Action elimination DQN: exploration via confidence bounds

Background:

Deep reinforcement learning (DRL) methods such as the Deep Q-Network (DQN) have achieved state-of-the-art results in a variety of challenging, high-dimensional domains.

One of the major problems in DRL is that the state and action spaces are large, and the task often becomes an exploration problem.

While DRL methods are new, RL is a well established field. There exist various algorithms in the tabular case which ensure proper exploration and convergence to the optimal solution. Such an algorithm is the Model-free AE Algorithm as proposed by Even-Dar et.al. (page 1095).

Recently Bellemare et.al. have proposed an improvement. Their method uses pseudo-counts to give additional intrinsic motivation for the agent to explore better.

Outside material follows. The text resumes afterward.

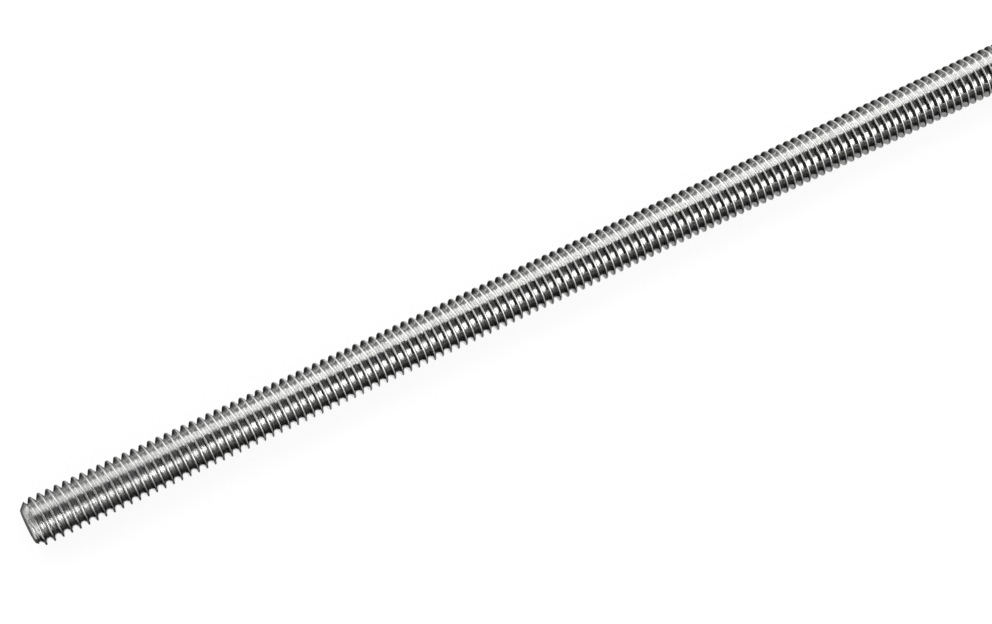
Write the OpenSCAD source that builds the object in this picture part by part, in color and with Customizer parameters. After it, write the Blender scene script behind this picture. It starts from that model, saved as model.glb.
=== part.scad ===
// Fully threaded rod: one straight steel bar with a right-hand 60 degree thread rolled over its
// whole length, sawn square and chamfered at both ends.
// The rod lies along X with its middle at the origin. Its axial section is the true one, with flat
// crests, straight flanks and round roots. Each turn is a closed ring of that section, one pitch
// from the next, so the small lead of the helix is left out and every crest is a true cylinder.

/* [Rod] */
// Length from one cut end to the other, a 12 inch stock length
rod_length = 304.8; // [60:0.1:380]
// Nominal diameter of the thread, 5/16 inch
nominal_d = 7.9375; // [6.35:0.0001:12.7]

/* [Thread] */
// Threads in each inch of length
threads_per_inch = 18; // [14:1:24]
// Angle between the two flanks of a groove
flank_angle = 60; // [55:1:60]
// Radius of the rolled root
root_r = 0.2; // [0.14:0.01:0.2]
// How far the crest diameter lies under the nominal one, in the middle of the free-fit limits
crest_allowance = 0.14; // [0.03:0.01:0.25]
// How far the pitch diameter lies under its basic value, in the middle of the same limits
pitch_allowance = 0.08; // [0.03:0.01:0.13]

/* [Ends] */
// How far the rim of the flat end face lies inside the thread root
end_step = 0.3; // [0.2:0.05:1]
// Angle of the end chamfer to the axis of the rod
chamfer_angle = 45; // [30:1:60]

/* [Hidden] */
inch = 25.4;
half_flank = flank_angle / 2;
pitch = inch / threads_per_inch;
// Height of the sharp triangle whose sides are the flanks
sharp_height = pitch / 2 / tan(half_flank);
// On the pitch diameter, thread and groove are equally wide
pitch_d = nominal_d - 0.75 * sharp_height - pitch_allowance;
crest_d = nominal_d - crest_allowance;
crest_land = pitch / 2 - (crest_d - pitch_d) * tan(half_flank);
// The root arc touches both flanks, and its centre lies this far from the axis of the rod
root_centre = (pitch_d - sharp_height) / 2 + root_r / sin(half_flank);
root_d = 2 * (root_centre - root_r);
root_half_sweep = 90 - half_flank;
root_facets = 4;
end_face_d = root_d - 2 * end_step;
// The end cone runs on past the crests, so that it cuts them clean
cone_overrun = 1;
cone_d = crest_d + 2 * cone_overrun;
cone_run = (cone_d - end_face_d) / 2 / tan(chamfer_angle);
// Crests on each side of the middle one, with one to spare past the cut end
side_crests = ceil(rod_length / 2 / pitch) + 1;
round_facets = 96;

// One crest land and the groove after it, as [distance from the axis, place along the axis]
function turn_outline(crest) = concat(
    [for (side = [-1, 1]) [crest_d / 2, crest * pitch + side * crest_land / 2]],
    [for (step = [0:root_facets])
        let (turned = root_half_sweep * (2 * step / root_facets - 1))
        [root_centre - root_r * cos(turned), (crest + 0.5) * pitch + root_r * sin(turned)]]
);

// Half of the axial section of an endless threaded bar
module thread_section() {
    polygon(concat(
        [[0, -side_crests * pitch]],
        [for (crest = [-side_crests:side_crests]) each turn_outline(crest)],
        [[0, (side_crests + 0.5) * pitch]]
    ));
}

// Half of the axial section of the space between the two cut and chamfered ends
module end_limits() {
    polygon([
        [0, -rod_length / 2],
        [end_face_d / 2, -rod_length / 2],
        [cone_d / 2, cone_run - rod_length / 2],
        [cone_d / 2, rod_length / 2 - cone_run],
        [end_face_d / 2, rod_length / 2],
        [0, rod_length / 2]
    ]);
}

// The whole rod, turned from its section and laid along X
module rod() {
    color("silver")
        rotate([0, 90, 0])
            rotate_extrude($fn = round_facets)
                intersection() {
                    thread_section();
                    end_limits();
                }
}

rod();
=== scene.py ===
import math

import bmesh
import bpy
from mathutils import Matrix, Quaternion, Vector


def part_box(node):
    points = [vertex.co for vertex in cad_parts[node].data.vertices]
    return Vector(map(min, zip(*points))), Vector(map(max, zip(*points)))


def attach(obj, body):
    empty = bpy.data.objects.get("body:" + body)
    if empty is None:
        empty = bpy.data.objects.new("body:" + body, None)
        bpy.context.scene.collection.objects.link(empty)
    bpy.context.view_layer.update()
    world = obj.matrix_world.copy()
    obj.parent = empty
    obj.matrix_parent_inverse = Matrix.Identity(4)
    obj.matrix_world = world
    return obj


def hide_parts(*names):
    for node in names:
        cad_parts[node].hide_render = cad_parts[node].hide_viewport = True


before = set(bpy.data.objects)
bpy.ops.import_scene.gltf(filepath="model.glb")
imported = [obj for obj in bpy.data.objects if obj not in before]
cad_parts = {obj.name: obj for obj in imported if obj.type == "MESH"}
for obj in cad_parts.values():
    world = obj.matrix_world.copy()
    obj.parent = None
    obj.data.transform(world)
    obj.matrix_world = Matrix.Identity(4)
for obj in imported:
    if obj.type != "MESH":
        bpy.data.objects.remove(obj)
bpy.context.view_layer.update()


# --- The rod ---------------------------------------------------------------------------------
# One bar of mild steel with a right-hand thread, 18 turns to the inch, rolled between flat dies
# over its whole length, so that its crests are full and round. It is sawn off square, chamfered
# at both ends and zinc plated bright.

MM = 0.001
rod_low, rod_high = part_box("rod")
half_length = rod_high.x
crest_radius = rod_high.z
threads_per_inch = 18
pitch = 25.4 * MM / threads_per_inch
half_flank = math.radians(30)
pitch_radius = 6.941 * MM / 2
root_round = 0.2 * MM
first_crest = 0.402 * pitch
end_step = 0.3 * MM
chamfer_angle = math.radians(45)
near_runout = Vector((0, -0.12, -0.055)) * MM
far_runout = Vector((0, 0.06, -0.05)) * MM
rim_round = 0.12 * MM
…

In our project we used the pseudo-counts method proposed by Bellemare et.al, and implemented the ‘Model-free AE Algorithm’ as a robust exploratory solution.

Abstract:

We consider an environment with a low error margin for an agent. Specifically, we focus on the problem of exploration in a hostile environment where some of the actions will lead to poor results and the certain death of the agent. Drawing inspiration from model-free variants of the elimination method (Even-Dar, Manor, and Mansour, 2006) which maintains an upper and lower confidence bound for the Q values. We transfer a probabilistic approach that has confidence intervals to bound the values of the Q network, into a deep learning method.

With this technique, we aim to identify “bad actions” and eliminate them from the agent’s action pool. We test our framework approach on Atari 2600 games (specifically Qbert) and try to outperform the vanilla DQN implementation in environments where some of the actions lead to the certain death of the agent.